For UK businesses, the Irish experience offers a cautionary tale. With the UK also seeing a boom in data centre construction — driven by AI workloads and cloud migration — similar grid pressures could emerge, particularly in regions like the South East and London. The UK's Information Commissioner's Office (ICO) has not directly addressed energy use, but the EU AI Act includes provisions for environmental reporting by AI providers, which could indirectly influence data centre efficiency standards.
Experts warn that without significant investment in renewable generation and grid modernisation, the UK could face its own constraints. Dr. Helena Marsh, an energy policy researcher at Imperial College London, said: 'The Irish situation is a canary in the coal mine for the UK. We are seeing data centre demand projections that could double by 2030, and if we don't align grid planning with renewable deployment, we risk either bottlenecks or higher costs for consumers.'
For UK consumers, the implications are twofold: higher electricity prices if demand outstrips supply, and potential delays in the rollout of digital services that rely on cloud infrastructure.
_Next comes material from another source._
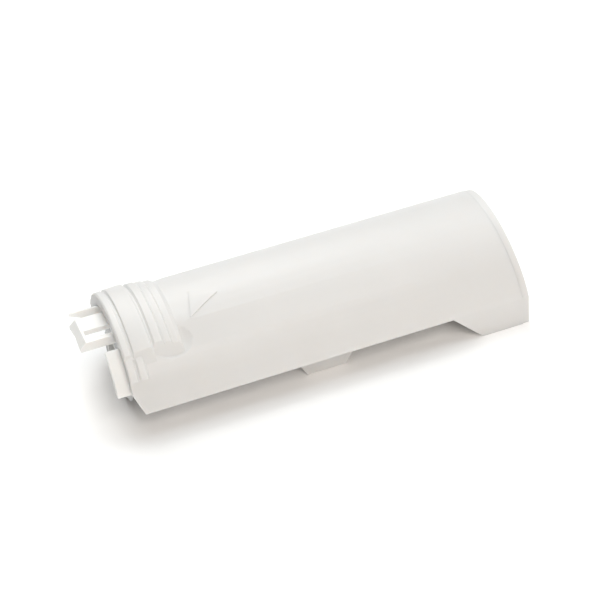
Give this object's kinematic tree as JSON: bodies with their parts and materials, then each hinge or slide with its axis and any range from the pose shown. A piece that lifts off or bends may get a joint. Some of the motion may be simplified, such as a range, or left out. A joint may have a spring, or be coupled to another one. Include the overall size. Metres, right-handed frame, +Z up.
{
  "type": "hand shower",
  "caption": "White stick-type hand shower: half-tube shell with a ribbed neck, open thumb side with a sprung pause bar, recessed threaded inlet and a spray face in the end.",
  "frame": {"origin": "centre of the footprint's bounding box, on the plane the hand shower rests on when it lies on its thumb side", "axes": "+X along the handle towards the spray end, +Z up out of the closed back of the handle, the hose inlet faces -X"},
  "size_m": [0.1186, 0.04, 0.0299],
  "materials": {
    "shell_white": "fine satin moulding",
    "carrier_white": "satin moulding",
    "plate_white": "satin moulding",
    "nipple_grey": "polished moulding",
    "tube_grey": "translucent grey moulding",
    "valve_grey": "satin moulding",
    "chamber_grey": "satin moulding",
    "valve_ivory": "satin moulding",
    "stem_white": "polished acetal",
    "limiter_blue": "satin moulding",
    "seal_black": "matt rubber",
    "washer_white": "matt silicone rubber",
    "nozzle_silicone": "soft silicone",
    "screw_steel": "stainless",
    "strainer_steel": "perforated stainless",
    "spring_steel": "drawn wire"
  },
  "bodies": {
    "handle": {"body_shell": "shell_white", "inner_carrier": "carrier_white", "carrier_screws": "screw_steel", "inlet_nipple": "nipple_grey", "inlet_washer": "washer_white", "inlet_strainer": "strainer_steel", "flow_limiter": "limiter_blue", "limiter_o_ring": "seal_black", "check_cage": "valve_ivory", "check_spring": "spring_steel", "nipple_o_ring": "seal_black", "supply_tube": "tube_grey", "tube_o_rings": "seal_black", "valve_body": "valve_grey", "gland_bush": "valve_ivory", "valve_plug": "valve_ivory", "plug_o_ring": "seal_black", "return_spring": "spring_steel", "delivery_tube": "tube_grey", "spray_chamber": "chamber_grey", "diffuser_plate": "valve_ivory", "nozzle_mat": "nozzle_silicone", "nozzle_plate": "plate_white", "face_screw": "screw_steel", "front_ring": "shell_white"},
    "button": {"thumb_button": "shell_white", "valve_stem": "stem_white", "stem_seals": "seal_black"},
    "poppet": {"check_poppet": "valve_ivory", "check_seal": "seal_black"}
  },
  "joints": [
    {"name": "button_press", "type": "slide", "parent": "handle", "child": "button", "axis": [0, 0, 1], "range_m": [0, 0.0025], "stiffness_N_per_m": 900, "springref_m": -0.004, "deforming": ["return_spring"]},
    {"name": "poppet_open", "type": "slide", "parent": "handle", "child": "poppet", "axis": [1, 0, 0], "range_m": [0, 0.0025], "stiffness_N_per_m": 120, "springref_m": -0.002, "deforming": ["check_spring"]}
  ]
}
The UK government's recent push to classify large data centres as 'nationally significant infrastructure' aims to fast-track planning approvals, but energy availability remains the unresolved variable.
The Irish grid operator has indicated that a review of connection restrictions is expected, though no specific timeline has been confirmed. Meanwhile, tech giants including Microsoft and Amazon continue to invest in new data centre campuses across Ireland, betting that renewable energy projects will catch up with demand.